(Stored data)
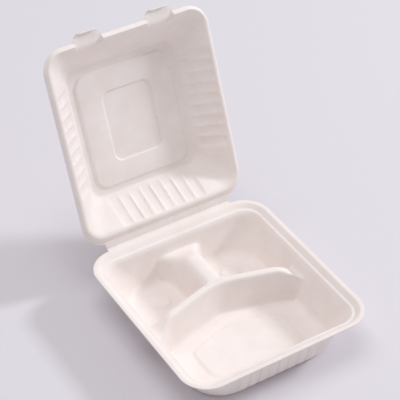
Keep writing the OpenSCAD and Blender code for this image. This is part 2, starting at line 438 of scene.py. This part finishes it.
@dataclass
class BaseHalf:
    """The base: a rim that takes the lid, sloping walls and two dividers."""

    half_width: float
    half_depth: float
    rim_height: float
    thickness: float = 1.1
    rim_radius: float = 29.0
    flange: float = 4.0
    lip_width: float = 5.0
    lip_drop: float = 4.0
    ledge: float = 2.5
    floor_inset: float = 30.0
    floor_radius: float = 33.0
    floor_reach: float = 5.0
    divider_top: float = 39.0
    divider_place: float = 20.0
    divider_sweep: float = 0.3
    divider_dip: float = 11.0
    dip_length: float = 25.0
    cross: Divider = Divider(3.6, 9.0, 1.2, 60.0, 9.0)
    rear: Divider = Divider(9.5, 17.0, 4.0, 63.0, 12.0)
    junction: float = 11.0
    crest_cap: float = 0.4
    crest_round: float = 2.0
    divider_root: float = 5.0
    sweep_round: float = 12.0
    panel_half: float = 52.0
    panel_front: float = 64.0
    panel_gap: float = 27.0
    panel_rise: float = 1.8
    panel_step: float = 2.0
    panel_corners: tuple[float, float] = (14.0, 8.0)
    boss_place: tuple[float, float] = (41.5, 57.0)
    boss_radius: float = 10.0
    boss_rise: float = 2.4
    boss_step: float = 2.2
    ribs: int = 8
    rib_pitch: float = 11.0
    rib_depth: float = 2.0
    rib_ends: float = 2.0
    rib_fades: tuple[float, float] = (5.0, 6.0)
    fixed: float = 34.0
    turns: int = 18

    @property
    def full(self) -> float:
        """The place of the last station before the corner."""
        return self.fixed + 12.0

    def cross_line(self, x: float) -> float:
        """Returns the place of the cross divider's crest at x."""
        bend = self.sweep_round - math.hypot(x, self.sweep_round)
        return self.divider_place + self.divider_sweep * bend

    def section(self) -> list[Vector]:
        """Returns the rim and wall from the floor's edge outward: inset, radius, height."""
        top, low = self.rim_height, self.rim_height - self.lip_drop
        inner = self.flange + self.lip_width
        ledge = inner + self.ledge
        floor = self.thickness
        r = self.rim_radius
        path = [
            (Vector((self.floor_inset, self.floor_radius, floor)), 0.0),
            (Vector((self.floor_inset - 4.5, self.floor_radius + 1.0, floor + 1.6)), 3.4),
            (Vector((ledge + 2.2, r - ledge + 1.5, low - 3.6)), 2.2),
            (Vector((ledge, r - ledge, low)), 1.3),
            (Vector((inner, r - inner, low)), 1.2),
            (Vector((self.flange, r - self.flange, top)), 1.6),
            (Vector((0.0, r, top)), 0.0),
        ]
        return filleted(path, 1.5)

    def outline(self, level: Vector) -> Outline:
        """Returns the outline of one level of the section."""
        wall_top = self.rim_height - self.lip_drop - 3.6
        reach = self.floor_reach * clamp((wall_top - level.z) / (wall_top - 4.0))
        depth = self.half_depth - level.x + reach
        return Outline(self.half_width - level.x, -depth, depth, level.y)

    def height(self, x: float, y: float, ground: float) -> float:
        """Returns the sheet's height at a point, where ground is the floor or wall there."""
        line = self.cross_line(x)
        form = (self.divider_top, self.divider_dip, self.dip_length)
        crest = self.cross.height(abs(y - line), abs(x), *form)
        if y > line:
            rear = self.rear.height(abs(x), y, *form)
            crest = soft_max(crest, rear, self.junction)
            crest = soft_min(crest, self.divider_top + self.crest_cap, self.crest_round)
        return soft_max(ground, crest, self.divider_root)

    def floor_rise(self, x: float, y: float) -> float:
        """Returns the height of the panel or of a boss over the floor at a point."""
        rear_edge = self.cross_line(x) - self.panel_gap - y
        front_corner, rear_corner = self.panel_corners
        inside = soft_min(self.panel_half - abs(x), y + self.panel_front, front_corner)
        inside = soft_min(inside, rear_edge, rear_corner)
        panel = self.panel_rise * ease(inside / self.panel_step + 0.5)
        off = math.hypot(abs(x) - self.boss_place[0], y - self.boss_place[1])
        boss = self.boss_rise * ease((self.boss_radius - off) / self.boss_step + 0.5)
        return panel + boss

    def rib(self, x: float, height: float) -> float:
        """Returns how far the front wall is pressed outward at a place."""
        low, high = self.thickness + self.rib_ends, self.rim_height - self.lip_drop - self.rib_ends
        rise, fall = self.rib_fades
        share = ease((height - low) / rise) * ease((high - height) / fall)
        return self.rib_depth * rib_wave(x, self.ribs, self.rib_pitch) * share

    def columns(self) -> list[Station]:
        """Returns the grid's columns, closer together over the rear divider."""
        half = spaced([(8.0, 1.0), (18.0, 0.8), (self.fixed, 1.25), (self.full, 1.6)])
        return stations(mirrored(half), self.turns)

    def rows(self) -> list[Station]:
        """Returns the grid's rows, closer together over the cross divider."""
        start = -self.full
        path = [start, -self.fixed, -12.0, 11.0, 17.0, 23.0, 29.0, self.fixed, self.full]
        steps = [1.6, 1.3, 1.3, 0.7, 0.9, 0.7, 1.2, 1.3]
        values = [start]
        for low, high, step in zip(path, path[1:], steps):
            count = max(1, round((high - low) / step))
            values += [low + (high - low) * (index + 1) / count for index in range(count)]
        return stations(values, self.turns)

    def follow(self, y: float, x: float) -> float:
        """Moves a row with the cross divider where it runs close by."""
        hold = clamp((y + self.full) / 34.0) * clamp((self.full - y) / 16.0)
        line = self.cross_line(min(abs(x), self.half_width - self.floor_inset))
        return y + hold * (line - self.divider_place)

    def build(self, name: str) -> bpy.types.Object:
        """Builds the base.

        Args:
            name: the object's name.

        Returns:
            The base's object.
        """
        columns, rows = self.columns(), self.rows()
        full = self.full
        levels = self.section()
        edge = self.outline(levels[0])

        def place(column: int, row: int) -> Vector:
            across, along = columns[column], rows[row]
            x = across.on(edge.reach_x, self.fixed, full)
            y = along.on(edge.reach_y, self.fixed, full)
            x, y = edge.fill(across, along, x, y)
            if along.turn == 0:
                y = self.follow(y, x)
            return Vector((x, y, self.height(x, y, self.thickness + self.floor_rise(x, y))))

        def ring(index: int, column: int, row: int, side: Side) -> Vector:
            level = levels[index + 1]
            shape = self.outline(level)
            across = columns[column].on(shape.reach_x, self.fixed, full)
            along = rows[row].on(shape.reach_y, self.fixed, full)
            x, y = shape.at(across, along, side)
            if side in (Side.LEFT, Side.RIGHT) and rows[row].turn == 0:
                y = self.follow(y, x)
            if side is Side.FRONT and columns[column].turn == 0:
                y -= self.rib(x, level.z)
            below_rim = level.x > self.flange + self.lip_width + 0.1
            return Vector((x, y, self.height(x, y, level.z) if below_rim else level.z))

        sheet = Sheet(len(columns) - 1, len(rows) - 1, self.thickness)
        mesh = bmesh.new()
        table = sheet.grid(mesh, place)
        sheet.rings(mesh, table, len(levels) - 1, ring)
        return sheet.finish(mesh, name, Matrix.Identity(4))


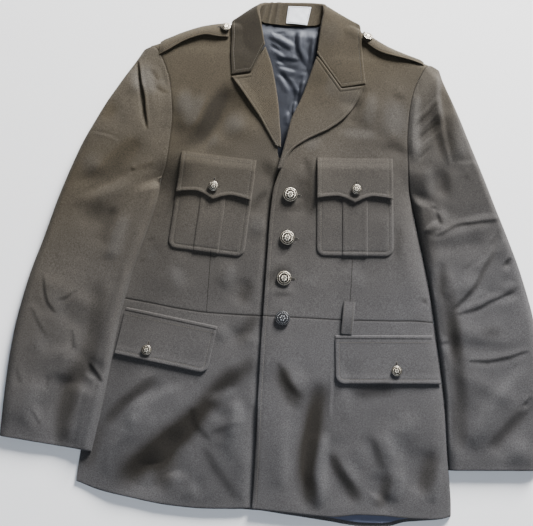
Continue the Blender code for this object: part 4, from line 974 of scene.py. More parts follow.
def line_shade(side, x, y):
    """Dark lines on a front: 1 along the armhole seam of the left one, and on the right
    one just outside the closing edge that lies on it."""
    if side == "left":
        return bell(left_edge(y) - x - 0.3, EDGE_SHADE) * smooth((y - ARMPIT) / 40.0)
    edge = inner_edge("left", y)
    return bell(x - edge + EDGE_SHADE, EDGE_SHADE) * smooth((160.0 - y) / 12.0)


def back_plan(u, v, inset=0.0, hem_inset=0.0, neck_inset=0.0):
    """Plan of the whole back between its edges, each moved in by its inset."""
    v, u = v[:, None], u[None, :]
    y = np.zeros((v.shape[0], u.shape[1]))
    for _ in range(12):
        right, left = right_edge(y) + inset, left_edge(y) - inset
        x = right + (left - right) * u
        low = seam_y(x, 3) + hem_inset
        beside_neck = smooth((np.abs(x - NECK_MIDDLE) - 50.0) / 25.0)
        high = shoulder_y(x) - neck_inset - 2.0 * hem_inset * beside_neck
        y = low + (high - low) * v
    return np.stack((x, y), axis=-1)


def gorge_dip(u, bend, depth):
    """The bent seam between lapel and collar: how far it dips below a straight line."""
    return depth * np.minimum(u / bend, (1.0 - u) / (1.0 - bend))


def half_turn(steps):
    """Angles of a fold, from above its centre to below it."""
    return np.radians(np.linspace(0.0, 180.0, steps + 1))


def lapel_grid(side, table, gorge, u, v, steps, curl):
    """Leaf from its outer edge to the roll, round the roll and back below the front. Its
    outer edge curls up a little along the middle."""
    top = side_top(side)
    sections = read_rows(table, v)
    roll, edge = sections[:, :2], sections[:, 2:4]
    dip_share = smooth((v - 0.3) / 0.7)
    width = np.linalg.norm(edge - roll, axis=1)
    outward = (edge - roll) / width[:, None]
    reach = ROLL_RADIUS + (width - ROLL_RADIUS)[:, None] * u
    plan = roll[:, None] + outward[:, None] * reach[..., None]
    plan[..., 1] -= gorge_dip(u, *gorge)[None, :] * dip_share[:, None]
    lifted = smooth((v - 0.05) / 0.4) * smooth((1.0 - v) / 0.3)
    height = top(plan[..., 0], plan[..., 1]) + LEAF_CLEAR
    height = height + curl * lifted[:, None] * smooth((u - 0.55) / 0.45)[None, :]
    leaf = with_height(plan, height)
    inward = with_height(outward, np.zeros(len(v)))[:, None]
    angle = half_turn(steps)[1:, None]
    up = np.array((0.0, 0.0, 1.0))
    arc = leaf[:, -1:] + ROLL_RADIUS * ((np.cos(angle) - 1.0) * up - np.sin(angle) * inward)
    run = np.minimum(LAPEL_RETURN, 0.6 * width)[:, None, None] * np.linspace(0.25, 1.0, 4)[:, None]
    tail = arc[:, -1:] + inward * run
    below = top(tail[..., 0], tail[..., 1]) - CLOTH - LEAF_CLEAR
    tail[..., 2] = np.minimum(tail[..., 2], below)
    return np.concatenate((leaf, arc, tail), axis=1)


def collar_grid(u, v, steps, stand_shares):
    """Band swept round the neck. Each section runs from the outer edge over the fall,
    round the fold and down the stand to the neck seam. The fall lies on the fronts at
    both ends and turns below the back between them."""
    sections = read_rows(COLLAR, v)
    fold, seam, turn, edge = (sections[:, None, 3 * k:3 * k + 3] for k in range(4))
    radius = sections[:, None, 12:13]
    inward = 0.5 * (seam + turn) - fold
    inward /= np.linalg.norm(inward, axis=2)[..., None]
    upward = turn - seam
    upward = upward - inward * (upward * inward).sum(axis=2)[..., None]
    upward /= np.linalg.norm(upward, axis=2)[..., None]
    centre = fold + inward * radius
    start = centre + upward * radius
    share = u[None, :, None]
    bow = (turn - 0.5 * (start + edge)) * 4.0 * share * (1.0 - share)
    fall = start + (edge - start) * share + bow
    bend = np.where(v < 0.5, RIGHT_GORGE[0], LEFT_GORGE[0])[:, None]
    depth = np.where(v < 0.5, RIGHT_GORGE[1], LEFT_GORGE[1])[:, None]
    near_end = smooth(1.0 - np.minimum(v, 1.0 - v) / 0.09)[:, None]
    fall[..., 1] -= gorge_dip(u[None, :], bend, depth * near_end)
    angle = half_turn(steps)[None, :, None]
    arc = centre + radius * (np.cos(angle) * upward - np.sin(angle) * inward)
    stand = arc[:, -1:] + (seam - arc[:, -1:]) * stand_shares[None, :, None]
    x, y, z = fall[..., 0], fall[..., 1], fall[..., 2]
    inside = shoulder_y(x) - y
    surface = shoulder_or_body(x, y) + LEAF_CLEAR + FALL_LIFT * smooth(1.0 - inside / 26.0)
    weight = smooth((inside + 8.0) / 8.5) * smooth((sections[:, 11:12] - 1.5) / 2.5)
    fall[..., 2] = z + np.maximum(surface - z, 0.0) * weight
    grid = np.concatenate((fall[:, :-1], arc, stand), axis=1)
    grid[..., 2] = np.maximum(grid[..., 2], 0.0)
    return grid


def body_lift(x, y):
    """How high the right sleeve is carried where it lies on the side of the body."""
    inside = x - right_edge(y)
    on_body = body_top(x, y) + 2 * GAP + BEND_CLEAR
    beside = (RIM_FLAT + 2 * GAP + BEND_CLEAR) * smooth((inside + 15.0) / 13.0)
    return np.where(inside > -2.0, on_body, beside) * smooth((62.0 - y) / 50.0)


def sleeve_sections(side, v):
    """Inner and outer ends and crown of each section, the first rows on the armhole."""
    table = RIGHT_SLEEVE if side == "right" else LEFT_SLEEVE
    sections = read_rows(table, v)
    inner_y = sections[:, 1]
    armhole = smooth((inner_y - 105.0) / 22.0)
    if side == "right":
        seam = right_edge(inner_y) - 2.0 * SEAM_GAP
        sections[:, 0] += (seam - sections[:, 0]) * armhole
    else:
        sections[:, 0] = left_edge(inner_y) + 0.9 + (2.0 * SEAM_GAP - 0.9) * armhole
    return sections, armhole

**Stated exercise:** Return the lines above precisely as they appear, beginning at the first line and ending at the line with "base: a rim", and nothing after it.

**Solution for this exercise:**
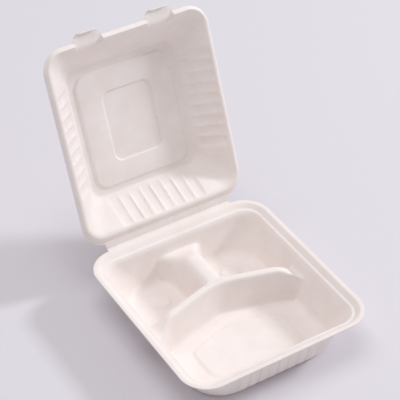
Keep writing the OpenSCAD and Blender code for this image. This is part 2, starting at line 438 of scene.py. This part finishes it.
@dataclass
class BaseHalf:
    """The base: a rim that takes the lid, sloping walls and two dividers."""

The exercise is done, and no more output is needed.